June 10th, 2011 4:53 PM by Lehel S.
The bond and mortgage markets started a little better this morning after a bout of selling yesterday as the equity market bounced off very oversold technicals; the bond market equally extended----overbought as we note two days ago. This morning in early activity the stock indexes were weaker. Yesterday's minor price declines and the improvement in equity markets were not n any way fed by a change in the over-riding fundaments of an economy weakening, energy prices and commodity prices increasing.

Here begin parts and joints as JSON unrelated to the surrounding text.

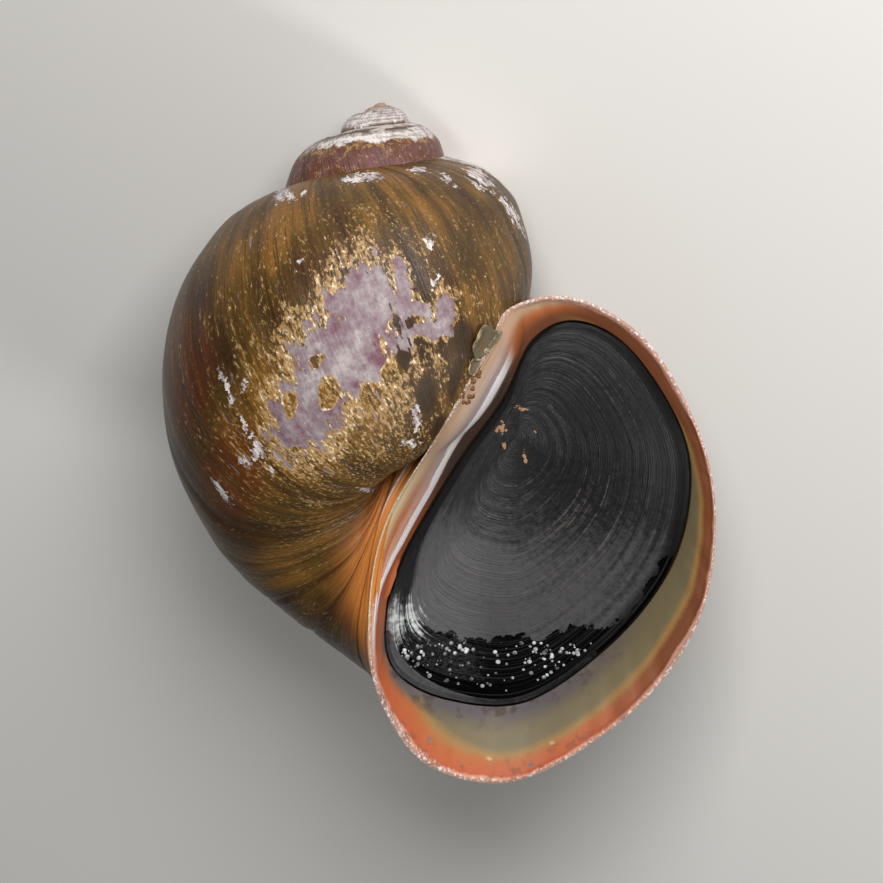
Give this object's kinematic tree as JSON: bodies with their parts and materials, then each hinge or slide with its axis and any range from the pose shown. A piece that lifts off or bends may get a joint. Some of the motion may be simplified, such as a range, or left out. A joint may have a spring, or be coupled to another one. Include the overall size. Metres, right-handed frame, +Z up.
{
  "type": "apple snail shell with operculum",
  "caption": "Globose right-handed snail shell with a low spire and a flared mouth closed by a dished horny operculum, lying on its back.",
  "frame": {"origin": "on the floor, under the middle of the whole shell's box", "axes": "+Z up from the floor it lies on; the mouth faces up and towards -Y; the coiling axis slopes down to the apex at the front right"},
  "size_m": [0.0776, 0.0654, 0.0484],
  "materials": {
    "apex": "worn chalky shell",
    "spire": "red-brown horny skin with gold flecks",
    "shell": "glossy olive-brown horny skin",
    "lip": "smooth coral-orange shell",
    "operculum": "dark horn with growth rings"
  },
  "bodies": {
    "root": {"apex": "apex", "spire_whorl": "spire", "penultimate_whorl": "spire", "body_whorl_left": "shell", "body_whorl_back": "shell", "body_whorl_right": "shell", "outer_lip": "lip", "basal_lip": "lip", "inner_lip": "lip", "parietal_lip": "lip", "operculum": "operculum"}
  },
  "joints": []
}
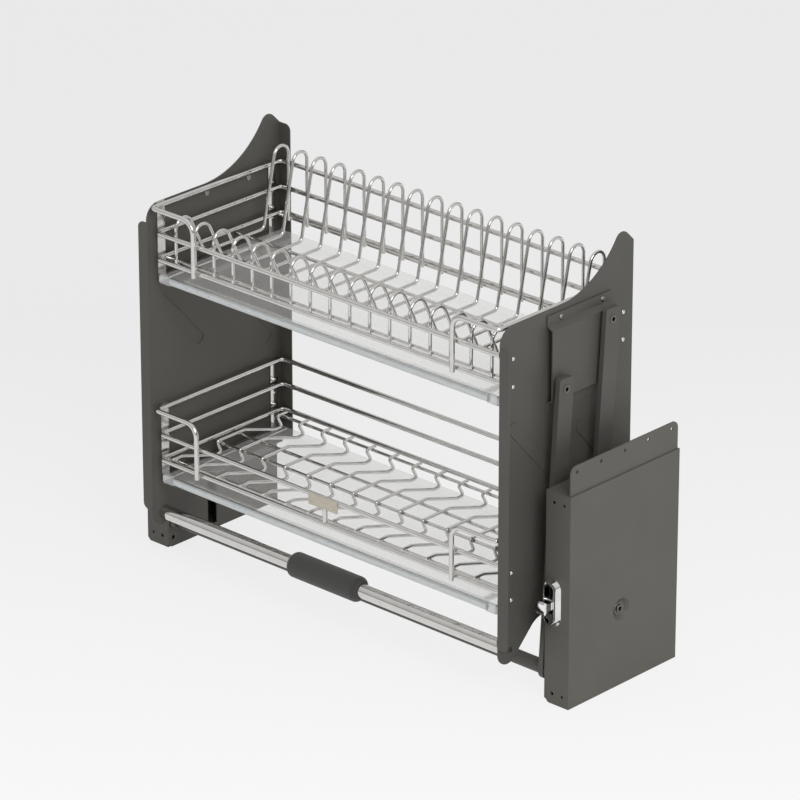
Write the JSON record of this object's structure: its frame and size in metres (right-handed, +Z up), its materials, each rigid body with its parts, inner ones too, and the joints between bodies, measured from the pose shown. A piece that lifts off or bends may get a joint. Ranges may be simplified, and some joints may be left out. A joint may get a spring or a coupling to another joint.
{
  "type": "pull-down dish rack",
  "caption": "Two-tier wire dish rack for a wall cabinet, hung on parallel swing arms between side housings, with a pull handle, drip trays and plate holders.",
  "frame": {"origin": "on the floor plane, under the middle of the rack's width and depth", "axes": "+X to the right seen from the front, +Y to the back of the cabinet, +Z up; the front with the handle faces -Y"},
  "size_m": [0.764, 0.2706, 0.59],
  "materials": {
    "grey_coat": "matt warm grey powder coat",
    "arm_coat": "matt dark grey powder coat",
    "plate_coat": "matt dark grey powder coat",
    "bright_chrome": "polished chrome",
    "zinc_steel": "bright zinc",
    "black_plastic": "matt black",
    "dark_steel": "dark zinc, satin",
    "black_screws": "black oxide",
    "stop_rubber": "matt rubber",
    "grip_foam": "soft matt foam",
    "badge_metal": "satin, warm silver",
    "clear_tray": "clear plastic",
    "lip_metal": "satin pale blue-grey",
    "cap_plastic": "glossy pale grey"
  },
  "bodies": {
    "housings": {"housing_left": "grey_coat", "housing_right": "grey_coat", "inner_cover_left": "grey_coat", "inner_cover_right": "grey_coat", "screw_plate_left": "grey_coat", "screw_plate_right": "grey_coat", "adjuster_bezel_left": "bright_chrome", "adjuster_bezel_right": "bright_chrome", "lift_spring_left": "zinc_steel", "lift_spring_right": "zinc_steel", "damper_left": "black_plastic", "damper_right": "black_plastic", "front_axle_left": "zinc_steel", "front_axle_right": "zinc_steel", "axle_bearings": "zinc_steel", "axle_spacers": "zinc_steel", "rear_axle_left": "dark_steel", "rear_axle_right": "dark_steel", "arm_stops": "stop_rubber"},
    "adjuster_left": {"adjuster_lever_left": "bright_chrome"},
    "adjuster_right": {"adjuster_lever_right": "bright_chrome"},
    "front_arms": {"front_arm_left": "arm_coat", "front_arm_right": "arm_coat", "cross_bar": "arm_coat"},
    "rear_arm_left": {"rear_arm_left": "arm_coat"},
    "rear_arm_right": {"rear_arm_right": "arm_coat"},
    "carriage": {"side_plate_left": "plate_coat", "side_plate_right": "plate_coat", "arm_bracket_left": "plate_coat", "arm_bracket_right": "plate_coat", "arm_pins_left": "dark_steel", "arm_pins_right": "dark_steel", "bracket_screws": "dark_steel", "rivets_left": "zinc_steel", "rivets_right": "zinc_steel", "upper_strips": "bright_chrome", "lower_strips": "bright_chrome", "upper_rails": "bright_chrome", "plate_wires": "bright_chrome", "upper_cross_wires": "bright_chrome", "lower_rails": "bright_chrome", "floor_wires": "bright_chrome", "lower_cross_wires": "bright_chrome", "badge_plate": "badge_metal", "badge_post": "bright_chrome", "upper_runners": "zinc_steel", "lower_runners": "zinc_steel", "handle_tube": "bright_chrome", "handle_grip": "grip_foam", "handle_plugs": "black_plastic", "handle_screws": "black_screws"},
    "upper_drip_tray": {"upper_tray": "clear_tray", "upper_tray_lip": "lip_metal", "upper_tray_caps": "cap_plastic"},
    "lower_drip_tray": {"lower_tray": "clear_tray", "lower_tray_lip": "lip_metal", "lower_tray_caps": "cap_plastic"}
  },
  "joints": [
    {"name": "arm_swing", "type": "hinge", "parent": "housings", "child": "front_arms", "pos_m": [0, -0.06325, 0.039], "axis": [1, 0, 0], "range_deg": [0, 100]},
    {"name": "carriage_level", "type": "hinge", "parent": "front_arms", "child": "carriage", "pos_m": [0, -0.0365, 0.42157], "axis": [1, 0, 0], "range_deg": [-100, 0]},
    {"name": "rear_swing_left", "type": "hinge", "parent": "housings", "child": "rear_arm_left", "pos_m": [-0.33375, 0.02475, 0.108], "axis": [1, 0, 0], "range_deg": [0, 100]},
    {"name": "rear_swing_right", "type": "hinge", "parent": "housings", "child": "rear_arm_right", "pos_m": [0.33375, 0.02475, 0.108], "axis": [1, 0, 0], "range_deg": [0, 100]},
    {"name": "upper_tray_slide", "type": "slide", "parent": "carriage", "child": "upper_drip_tray", "axis": [0, -1, 0], "range_m": [0, 0.2]},
    {"name": "lower_tray_slide", "type": "slide", "parent": "carriage", "child": "lower_drip_tray", "axis": [0, -1, 0], "range_m": [0, 0.2]},
    {"name": "adjuster_turn_left", "type": "hinge", "parent": "housings", "child": "adjuster_left", "pos_m": [-0.3553, -0.08175, 0.145], "axis": [1, 0, 0], "range_deg": [-25, 25]},
    {"name": "adjuster_turn_right", "type": "hinge", "parent": "housings", "child": "adjuster_right", "pos_m": [0.3553, -0.08175, 0.145], "axis": [1, 0, 0], "range_deg": [-25, 25]}
  ],
  "couplings": [
    {"joint": "carriage_level", "follows": "arm_swing", "ratio": -1},
    {"joint": "rear_swing_left", "follows": "arm_swing", "ratio": 1},
    {"joint": "rear_swing_right", "follows": "arm_swing", "ratio": 1}
  ]
}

This morning, in a week with hardly any economic data, May import prices were expected down 0.7% but increased 0.2%; export prices were +0.2% against forecasts of +0.3%. The increase in import prices bothered traders a little but there is no reason to fret over inflation since markets refuse to look at food and energy prices as inflationary regardless of how much they increase. Then there is Bernanke, he continues to use the word 'transitory' to define the increases in oil and food prices; in his vernacular 'transitory' could easily mean years.
Yesterday grain prices climbed higher (again) on news that US corn crops this year may leave no carry-over at the end of the year. Corn supplies here and globally are razor thin as is cotton, wheat, soybeans and many other raw material commodities. Meat, chicken, fish---all these will see substantial price increases through the rest of the year. Consumer spending will continue to be subjugated to basic needs like eating and putting fuel in cars. In the meantime Bernanke still thinks there is no reason to sweat it because all this is 'transitory'.
Our readers know what we believe; that the US economy is stagnating as consumers cannot be encouraged into spending. In the meantime there has been NOTHING out of Washington of any substance to create jobs; the President moves around the country to auto plants and other points of opportunity talking jobs, but no jobs are occurring. Boeing wants to open a billion dollar plant in S. Carolina that would add thousands of jobs to build their new plane; well, not so fast; the National Labor Relations Board won't let the already built plant open because the Administration says being a right to work state will hurt workers in Washington ability to negotiate union contracts with workers in that state.
Crude oil today is lower along with early trade in the stock market. Gold also lower. The DJIA opened -53 at 9:30, the 10 yr note +6/32 at 2.98% and mortgage prices +5/32 (.15 bp) frm yesterday's close.
This afternoon Treasury will report the May budget data; the monthly deficit is expected at -$140B. This week didn't provide any real measurements on the economy, next week there will be a lot to analyze. Inflation gauges, PPI and CPI, May retail sales (expected down 0.4%), three regional Fed business reports for May and data on industrial production and factory use as well as weekly jobless claims. The bond market will go into the week technically overbought near term, however that won't stop more bond buying if the data continues to confirm the economy is stalling.